Fresh Coconut Cake – 1983

75-year logoAs Illinois Country Living celebrates its 75th year, so do the recipes pages. From the very first issue, recipes and homemaking tips were a part of the magazine. We thought it was only appropriate to go back and include recipes across the years. This month, we have one recipe from each decade including the first recipe from the inaugural issue for rhubarb pie.

Fresh Coconut Cake – 1983

Course Dessert

Ingredients

Cake

  • 1 stick oleo (margarine)
  • 1/2 c. sugar
  • 3 eggs
  • 1/2 c. white Karo (corn syrup)
  • 1-1/3 c. Water
  • 1 pkg. white cake mix

Frosting

  • 2-1/2 c. sugar
  • 1/2 c. Water
  • 2 egg whites
  • 2 T. sugar
  • 1 t. vanilla
  • Grated coconut

Instructions

Cake

  • For cake, mix all ingredients well in order listed.
  • Bake in 3 greased and floured pans for 30 minutes at 350 degrees.
  • Cool cakes 10 minutes, remove from pans and let cool completely.

Frosting

  • For frosting, cook sugar, water and Karo until firm ball is formed when a drop of syrup is dropped in a glass of cold water.
  • Beat egg whites, add sugar.
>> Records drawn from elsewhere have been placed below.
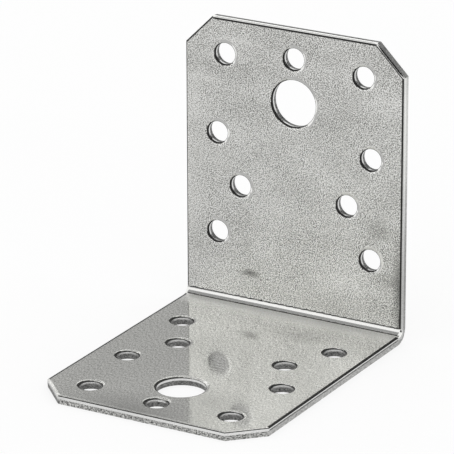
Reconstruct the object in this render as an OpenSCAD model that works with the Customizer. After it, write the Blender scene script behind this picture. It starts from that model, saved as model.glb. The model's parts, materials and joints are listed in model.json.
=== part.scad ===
// Perforated angle bracket, folded from one piece of galvanised sheet.
// The blank is punched from the face that ends up inside the fold, so every edge of it, the outline
// and the holes alike, has a soft roll on the inside face, a smooth straight band below it, and a
// rough band that leans away towards the outside face.

/* [Sheet] */
// Thickness of the sheet
sheet_t = 2; // [1.5:0.25:3]
// Width across both legs
width = 56; // [50:1:80]
// Height of the upright leg, from the outside face of the foot
upright_l = 70; // [64:1:100]
// Length of the foot, from the outside face of the upright leg
foot_l = 70; // [64:1:100]
// Inside radius of the fold
bend_r = 1.5; // [1:0.25:3]
// Length that each corner cut takes off both of its edges
corner_cut = 7; // [3:0.5:9]

/* [Bolt hole] */
// Diameter of the one large hole in each leg
bolt_d = 11; // [9:0.5:13]
// Distance from a leg's free end to the bolt hole
bolt_row = 17.5; // [16:0.5:20]

/* [Nail holes] */
// Diameter of the nail and screw holes
nail_d = 5; // [4:0.25:6]
// Distance from a leg's free end to the nail hole on the centre line
tip_row = 7; // [6:0.5:7.5]
// Distance from a leg's free end to the pair of holes at its corners
corner_row = 8.5; // [8:0.5:12]
// Distance from the centre line to each corner hole
corner_half = 17.75; // [16:0.25:20]
// Distance from a leg's free end to the first pair beside the bolt hole
first_row = 27.5; // [24:0.5:30]
// Distance from one pair to the next along the leg
row_pitch = 12; // [9:0.5:13]
// Distance from the centre line to the two pairs near the sides
side_half = 19.75; // [18:0.25:21.5]
// Distance from the centre line to the pair between them
inner_half = 13.75; // [10:0.25:17]

/* [Sheared edges] */
// Width of the roll that the punch leaves along the outline
roll_w = 0.5; // [0.3:0.05:0.7]
// Width of the roll round each hole
hole_roll_w = 0.8; // [0.4:0.05:0.9]
// Depth of both rolls at the edge
roll_d = 0.2; // [0.1:0.05:0.3]
// Height of the rough band on the outside of every edge
break_h = 1.1; // [0.4:0.1:1.4]
// Distance that the rough band leans back over its height along the outline
break_lean = 0.1; // [0.05:0.05:0.3]
// The same in the holes, which open towards the outside face
hole_break_lean = 0.2; // [0.05:0.05:0.3]

/* [Ends of the fold] */
// Height that the squeezed metal stands out of each side at the fold
upset_h = 0.25; // [0.1:0.05:0.4]

/* [Hidden] */
$fn = 96;

// Overrun of a cutter past the face that it cuts
over = 0.5;
// Distance from the outside face of a leg to the axis of the fold
axis_in = sheet_t + bend_r;
// The swelling is a ball's cap, centred a third of the way into the sheet from the inside of the fold
upset_at = bend_r + sheet_t / 3;
// It reaches as far as the two ends of the fold
upset_r = upset_at * sin(45);
upset_ball = (upset_r * upset_r + upset_h * upset_h) / (2 * upset_h);
// Places of the nail holes in a leg: distance from the centre line, distance from the free end
nail_holes = [
    [0, tip_row],
    for (side = [-1, 1]) [side * corner_half, corner_row],
    for (side = [-1, 1]) for (pair = [0 : 2])
        [side * (pair == 1 ? inner_half : side_half), first_row + pair * row_pitch]
];
galvanised = [0.72, 0.72, 0.70];

// What shearing takes away at an edge, seen along it: x is outward, y is depth below the inside face
module shear_waste(reach, roll = roll_w, lean = break_lean) {
    // The roll's arc is tangent to the inside face
    roll_r = (roll * roll + roll_d * roll_d) / (2 * roll_d);
    translate([0, -over])
        square([reach, sheet_t + 2 * over]);
    difference() {
        translate([-roll, -over])
            square([roll, over + roll_d]);
        translate([-roll, roll_r])
            circle(roll_r);
    }
    polygon([
        [0, sheet_t - break_h],
        [0, sheet_t + over],
        [-lean * (break_h + over) / break_h, sheet_t + over]
    ]);
}

// Section across the sheet with both of its side edges: x is across, y is depth
module strip_section() {
    difference() {
        translate([-width / 2, 0])
            square([width, sheet_t]);
        for (side = [0, 1])
            mirror([side, 0])
                translate([width / 2, 0])
                    shear_waste(over);
    }
}

// One punched hole through a leg whose inside face is z = 0
module punched_hole(d) {
    mirror([0, 0, 1])
        rotate_extrude()
            intersection() {
                translate([d / 2, 0])
                    mirror([1, 0])
                        shear_waste(d, hole_roll_w, hole_break_lean);
                translate([0, -over])
                    square([d, sheet_t + 2 * over]);
            }
}

// A straight cut along x, with its waste on the +y side
module shear_cut(length) {
    rotate([-90, 0, 90])
        linear_extrude(length, center = true)
            shear_waste(corner_cut);
}

// One leg up to the fold: y runs from the outside face of the other leg to the free end
module leg(length) {
    difference() {
        translate([0, axis_in, 0])
            rotate([-90, 0, 0])
                linear_extrude(length - axis_in)
                    strip_section();
        translate([0, length, 0])
            shear_cut(width + 2 * over);
        for (side = [-1, 1])
            translate([side * (width - corner_cut) / 2, length - corner_cut / 2, 0])
                rotate(-45 * side)
                    shear_cut(2 * corner_cut);
        translate([0, length - bolt_row, 0])
            punched_hole(bolt_d);
        for (hole = nail_holes)
            translate([hole[0], length - hole[1], 0])
                punched_hole(nail_d);
    }
}

// The quarter turn of sheet that joins the legs, about the x axis, with metal squeezed out of its
// sides where the inside is pressed together
module fold() {
    rotate([0, 90, 0])
        difference() {
            rotate_extrude(angle = 90)
                translate([bend_r, -width / 2 - upset_h])
                    square([sheet_t, width + 2 * upset_h]);
            for (side = [0, 1])
                mirror([0, 0, side])
                    difference() {
                        rotate_extrude()
                            translate([bend_r, width / 2])
                                mirror([1, 0])
                                    rotate(90)
                                        shear_waste(upset_h + over);
                        rotate(45)
                            translate([upset_at, 0, width / 2 + upset_h - upset_ball])
                                sphere(upset_ball);
                    }
        }
}

module bracket() {
    color(galvanised)
        translate([0, foot_l / 2, 0]) {
            translate([0, 0, sheet_t])
                rotate(180)
                    leg(foot_l);
            translate([0, -sheet_t, 0])
                rotate([90, 0, 0])
                    leg(upright_l);
            translate([0, -axis_in, axis_in])
                fold();
        }
}

bracket();
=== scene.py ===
import json
import math

import bmesh
import bpy
from mathutils import Matrix, Vector, noise


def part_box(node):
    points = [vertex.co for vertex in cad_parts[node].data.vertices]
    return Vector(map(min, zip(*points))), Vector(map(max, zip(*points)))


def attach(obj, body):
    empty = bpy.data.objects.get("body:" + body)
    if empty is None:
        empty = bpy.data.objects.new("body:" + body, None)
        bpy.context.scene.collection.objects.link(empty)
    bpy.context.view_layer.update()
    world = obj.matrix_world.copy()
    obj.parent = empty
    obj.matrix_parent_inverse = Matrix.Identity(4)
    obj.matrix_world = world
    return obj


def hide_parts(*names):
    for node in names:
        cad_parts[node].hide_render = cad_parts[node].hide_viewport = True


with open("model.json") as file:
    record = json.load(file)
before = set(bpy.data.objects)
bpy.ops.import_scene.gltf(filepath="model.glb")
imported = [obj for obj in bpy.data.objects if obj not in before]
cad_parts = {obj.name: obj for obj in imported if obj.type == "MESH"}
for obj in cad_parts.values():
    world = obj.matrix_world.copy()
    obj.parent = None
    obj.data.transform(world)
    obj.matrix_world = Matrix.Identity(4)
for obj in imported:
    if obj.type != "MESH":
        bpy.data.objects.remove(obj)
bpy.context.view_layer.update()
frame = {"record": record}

# The blank is one flat piece of 2 mm galvanised sheet steel, 56 mm wide, punched to shape in one
# stroke with its corners cut off and a bolt hole and nine nail holes in each leg. It is laid out
# flat here, as it is before it is folded: x across, y along from leg to leg, z = 0 its inside face.
MM = 0.001
SHEET_T = 2.0 * MM
WIDTH = 56.0 * MM
CORNER_CUT = 7.0 * MM
BEND_R = 1.5 * MM
ROLL_WIDTH, HOLE_ROLL_WIDTH = 0.65 * MM, 0.9 * MM
ROLL_DEPTH, HOLE_ROLL_DEPTH = 0.2 * MM, 0.3 * MM
FLAT_RIM = 0.15 * MM
BOLT_HOLE_SEGMENTS, NAIL_HOLE_SEGMENTS = 96, 64
# Only a bolt hole has a radius above this
NAIL_RADIUS_LIMIT = 4 * MM

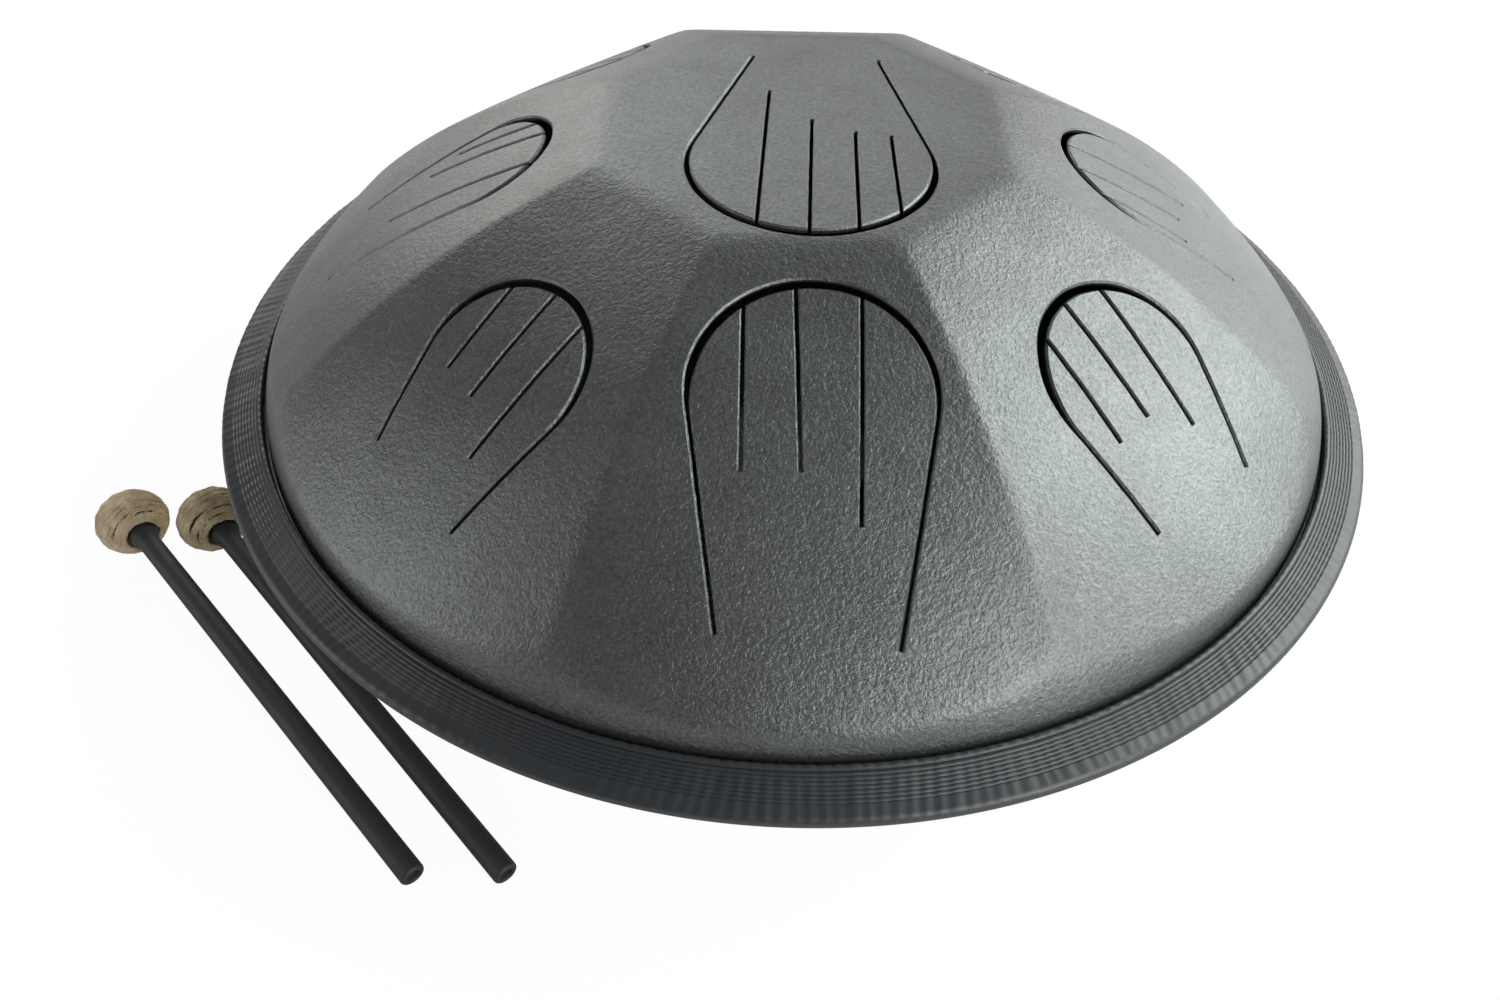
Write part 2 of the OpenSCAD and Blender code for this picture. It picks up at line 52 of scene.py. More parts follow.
# ---------------------------------------------------------------- sizes shared with the solids, in mm
RIM_R = 250.0
SEAM_Z = 78.0
FLOOR_Z = -10.0
SHEET_T = 2.0
DOME_H = 106.5
PLATE_R = 79.0
WALL_R = 230.9
FLANGE_R = 242.9
FLANGE_TOP = 2.5
FACET_BOW_R = 452.0
RIDGE_BOW_R = 357.0
RIDGE_TOP_IN = 0.5
FACET_FOOT = 0.982 * RIM_R
RIDGE_FOOT = 0.9944 * RIM_R
SHOULDER_PROUD = 0.15
FACETS = 8
FACET_STEP = 360.0 / FACETS
FACET_MID_R = 0.56 * RIM_R
TRIM_H = 8.6
TRIM_DROP = 6.5
NOSE_R = 3.2

TONGUE_W = 85.0
TONGUE_L = 123.0
# From the front facet towards +X and on round the dome. Each row, in shares of a tongue's width and
# length: the tip's radius, its centre, the slot's left and right ends, and the slits as (top, foot)
SIDE_TONGUES = [
    (0.499, (0.024, 0.038), (-0.347, -0.605), (0.365, -0.642),
        ((-0.259, (-0.259, -0.171)), (-0.047, (-0.024, -0.171)), (0.224, (0.212, -0.317)))),
    (0.435, (0.098, -0.178), (-0.282, -0.569), (0.376, -0.602),
        ((-0.153, (-0.176, -0.301)), (0.059, (0.035, -0.293)), (0.282, (0.235, -0.398)))),
    (0.372, (0.071, 0.02), (-0.282, -0.398), (0.329, -0.431),
        ((-0.212, (-0.224, -0.179)), (-0.059, (-0.024, -0.187)), (0.141, (0.2, -0.26)))),
    (0.4, (-0.035, -0.057), (-0.329, -0.537), (0.294, -0.504),
        ((-0.235, (-0.224, -0.244)), (-0.047, (-0.035, -0.309)), (0.141, (0.153, -0.366)))),
    (0.44, (0.024, -0.02), (-0.318, -0.585), (0.353, -0.553),
        ((-0.212, (-0.2, -0.195)), (-0.012, (0, -0.244)), (0.2, (0.176, -0.341)))),
    (0.36, (-0.047, -0.041), (-0.318, -0.488), (0.271, -0.52),
        ((-0.235, (-0.235, -0.211)), (-0.071, (-0.059, -0.276)), (0.106, (0.094, -0.325)))),
    (0.34, (-0.035, 0.096), (-0.318, -0.488), (0.212, -0.569),
        ((-0.224, (-0.294, -0.049)), (-0.094, (-0.212, -0.163)), (0.149, (0.024, -0.309)))),
    (0.414, (0.02, -0.145), (-0.294, -0.528), (0.329, -0.585),
        ((-0.224, (-0.212, -0.228)), (-0.012, (-0.012, -0.252)), (0.212, (0.188, -0.39)))),
]
PLATE_TONGUE_W = 95.0
PLATE_TONGUE_L = 132.0
PLATE_INSET = 4.0
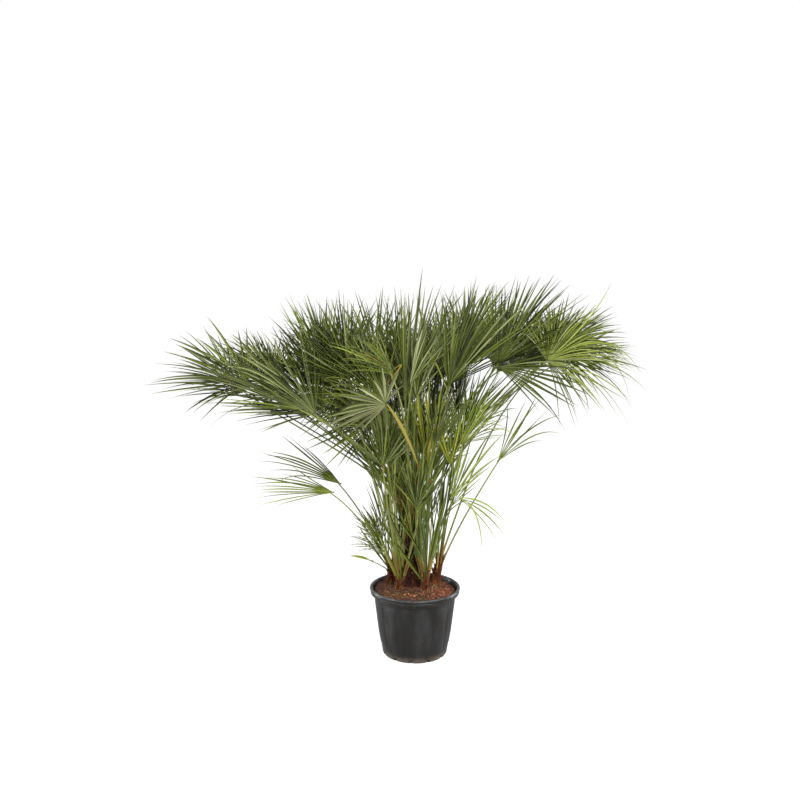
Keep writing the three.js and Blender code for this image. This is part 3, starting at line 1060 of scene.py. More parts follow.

Beat until stiff.
  • Add syrup mixture slowly as you continue beating egg whites, until mixture will hold its shape.
  • Add vanilla.
  • Spread on cake layers, top each layer with fresh grated coconut.
  • Spread frosting on sides of cake. Sprinkle sides with coconut.

Notes

(Editor’s note: The frosting has a marshmallow consistency and was a challenge to make. I used a candy thermometer but taking the syrup to hard ball stage made it too stiff once the vanilla was added. I made a second batch and took it to about 255 degrees and that worked better, but it sets up quickly.)